Das beginnt mit ganz banalen Thematiken wie den Wechselkursen, von denen wir abhängig sind, beispielsweise dem russischen Rubel, der türkischen Lira, dem amerikanischen Dollar oder dem brasilianischen Real. Aber wir nutzen auch die einzelnen Märkte als Experimentierfelder, in denen wir neue Ideen für die ganze bonprix-Gruppe ausprobieren. In Rumänien testen wir aktuell zum Beispiel eine neue Konditionenstrategie. Bei einem vergleichsweise kleinen Markt ist es dann auch nicht so schlimm, wenn man mal daneben greift, aber man kann auf jeden Fall viel für die anderen Märkte lernen.
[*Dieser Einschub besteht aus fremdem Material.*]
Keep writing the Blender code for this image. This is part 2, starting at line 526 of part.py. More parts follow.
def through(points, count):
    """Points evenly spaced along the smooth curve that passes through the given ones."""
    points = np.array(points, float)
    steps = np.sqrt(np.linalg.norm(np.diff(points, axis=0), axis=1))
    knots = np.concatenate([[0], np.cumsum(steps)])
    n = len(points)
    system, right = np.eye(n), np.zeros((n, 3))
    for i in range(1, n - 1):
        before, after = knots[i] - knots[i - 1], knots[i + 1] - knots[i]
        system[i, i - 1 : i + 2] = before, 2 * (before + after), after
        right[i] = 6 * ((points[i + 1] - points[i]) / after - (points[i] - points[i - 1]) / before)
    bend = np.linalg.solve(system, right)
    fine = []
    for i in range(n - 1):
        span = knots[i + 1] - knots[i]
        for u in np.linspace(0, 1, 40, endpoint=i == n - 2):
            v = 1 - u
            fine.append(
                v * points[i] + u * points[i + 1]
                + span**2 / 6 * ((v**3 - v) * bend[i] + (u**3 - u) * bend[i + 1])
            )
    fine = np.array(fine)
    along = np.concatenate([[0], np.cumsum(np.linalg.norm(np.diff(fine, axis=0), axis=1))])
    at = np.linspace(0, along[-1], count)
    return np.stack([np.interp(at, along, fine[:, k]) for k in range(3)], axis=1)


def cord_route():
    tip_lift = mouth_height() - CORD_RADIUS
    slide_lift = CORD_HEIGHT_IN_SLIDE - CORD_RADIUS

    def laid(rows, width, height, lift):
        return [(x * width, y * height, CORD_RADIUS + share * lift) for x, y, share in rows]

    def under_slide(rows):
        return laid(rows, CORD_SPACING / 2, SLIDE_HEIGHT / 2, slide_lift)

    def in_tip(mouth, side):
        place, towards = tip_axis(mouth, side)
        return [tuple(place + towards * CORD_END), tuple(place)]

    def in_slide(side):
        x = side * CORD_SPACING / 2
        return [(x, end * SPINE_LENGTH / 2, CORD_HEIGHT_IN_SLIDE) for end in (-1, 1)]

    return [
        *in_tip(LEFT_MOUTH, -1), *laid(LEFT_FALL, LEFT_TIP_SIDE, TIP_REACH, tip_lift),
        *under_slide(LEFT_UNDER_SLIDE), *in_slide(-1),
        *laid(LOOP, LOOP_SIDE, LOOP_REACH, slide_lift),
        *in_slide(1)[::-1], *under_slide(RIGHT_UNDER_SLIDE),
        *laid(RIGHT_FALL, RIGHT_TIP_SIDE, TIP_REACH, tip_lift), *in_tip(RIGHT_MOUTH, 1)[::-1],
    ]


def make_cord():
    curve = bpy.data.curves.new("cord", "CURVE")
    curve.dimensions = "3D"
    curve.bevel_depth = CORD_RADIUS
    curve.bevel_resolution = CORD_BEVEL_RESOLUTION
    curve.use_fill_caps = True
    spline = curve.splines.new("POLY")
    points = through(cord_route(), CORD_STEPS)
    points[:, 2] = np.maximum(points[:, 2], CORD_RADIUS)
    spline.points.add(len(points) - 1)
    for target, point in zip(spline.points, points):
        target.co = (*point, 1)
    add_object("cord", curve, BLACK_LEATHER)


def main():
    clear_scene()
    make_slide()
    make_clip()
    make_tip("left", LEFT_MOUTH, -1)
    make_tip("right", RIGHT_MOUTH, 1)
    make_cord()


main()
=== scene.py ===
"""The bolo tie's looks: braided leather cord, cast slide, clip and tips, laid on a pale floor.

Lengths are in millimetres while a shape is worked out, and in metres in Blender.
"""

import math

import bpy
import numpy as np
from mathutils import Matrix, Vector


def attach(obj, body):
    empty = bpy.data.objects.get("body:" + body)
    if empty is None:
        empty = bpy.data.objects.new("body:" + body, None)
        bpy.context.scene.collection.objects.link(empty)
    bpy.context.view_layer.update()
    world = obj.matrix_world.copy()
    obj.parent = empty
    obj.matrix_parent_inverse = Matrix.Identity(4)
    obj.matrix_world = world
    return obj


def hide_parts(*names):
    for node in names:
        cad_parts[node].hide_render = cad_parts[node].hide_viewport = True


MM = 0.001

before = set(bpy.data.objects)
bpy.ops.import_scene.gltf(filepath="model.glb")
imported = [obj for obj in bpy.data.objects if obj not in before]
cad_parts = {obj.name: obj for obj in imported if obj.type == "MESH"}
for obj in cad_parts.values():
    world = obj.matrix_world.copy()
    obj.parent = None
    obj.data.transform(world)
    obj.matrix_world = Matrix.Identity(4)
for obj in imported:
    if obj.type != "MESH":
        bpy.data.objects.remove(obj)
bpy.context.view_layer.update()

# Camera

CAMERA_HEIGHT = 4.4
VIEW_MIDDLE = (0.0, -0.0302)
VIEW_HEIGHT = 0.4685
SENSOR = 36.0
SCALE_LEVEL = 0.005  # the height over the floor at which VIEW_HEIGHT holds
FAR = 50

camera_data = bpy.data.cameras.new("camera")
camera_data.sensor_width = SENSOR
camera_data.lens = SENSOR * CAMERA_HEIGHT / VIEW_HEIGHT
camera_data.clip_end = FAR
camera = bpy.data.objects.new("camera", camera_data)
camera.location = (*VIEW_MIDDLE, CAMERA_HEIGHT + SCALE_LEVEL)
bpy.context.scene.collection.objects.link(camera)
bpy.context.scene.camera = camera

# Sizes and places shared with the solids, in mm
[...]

Sie persönlich sind seit 1989 bei der Otto Group. Welche Stationen haben Ihnen für bonprix besonders geholfen?
Ich hatte das Glück, einige sehr unterschiedliche Funktionen ausüben zu dürfen. In den ersten viereinhalb Jahren war ich im Controlling tätig, danach bin ich zehn Jahre als interner Berater durch die Otto Group getingelt und habe die vergangenen zwölf Jahre an vorderster Kundenfront im Vertrieb bei Otto gearbeitet. Diese Kombination ist hilfreich, um ein gutes Fahrgefühl für das Geschäft zu bekommen. Das ist aber eine sehr persönliche Erfahrung, die man nicht verallgemeinern kann.
Wie sehen die bonprix-Pläne für die Zukunft aus?
Wir wollen weiter rentabel wachsen. Dazu müssen wir den Spirit und die Fähigkeit beibehalten, auf Veränderungen flexibel zu reagieren. Dann werden wir das gut hinbekommen, auch wenn wir an der einen oder anderen Stelle mal scheitern sollten. Die Veränderungsgeschwindigkeit unserer Umwelt wird sich in den nächsten Jahren noch einmal radikal beschleunigen. Deshalb ist die Grundvoraussetzung für Erfolg Flexibilität. Wenn wir unsere Spannkraft erhalten und rührig bleiben, können wir auf die Chancen und Bedrohungen reagieren. Das hört sich sehr allgemein an, aber es ist immens wichtig, dass die Kultur, die wir uns in den vergangenen 32 Jahren erarbeitet und gelebt haben, unser zentrales Asset bleibt. Wir sind sehr zuversichtlich, dass uns das auch gelingen wird.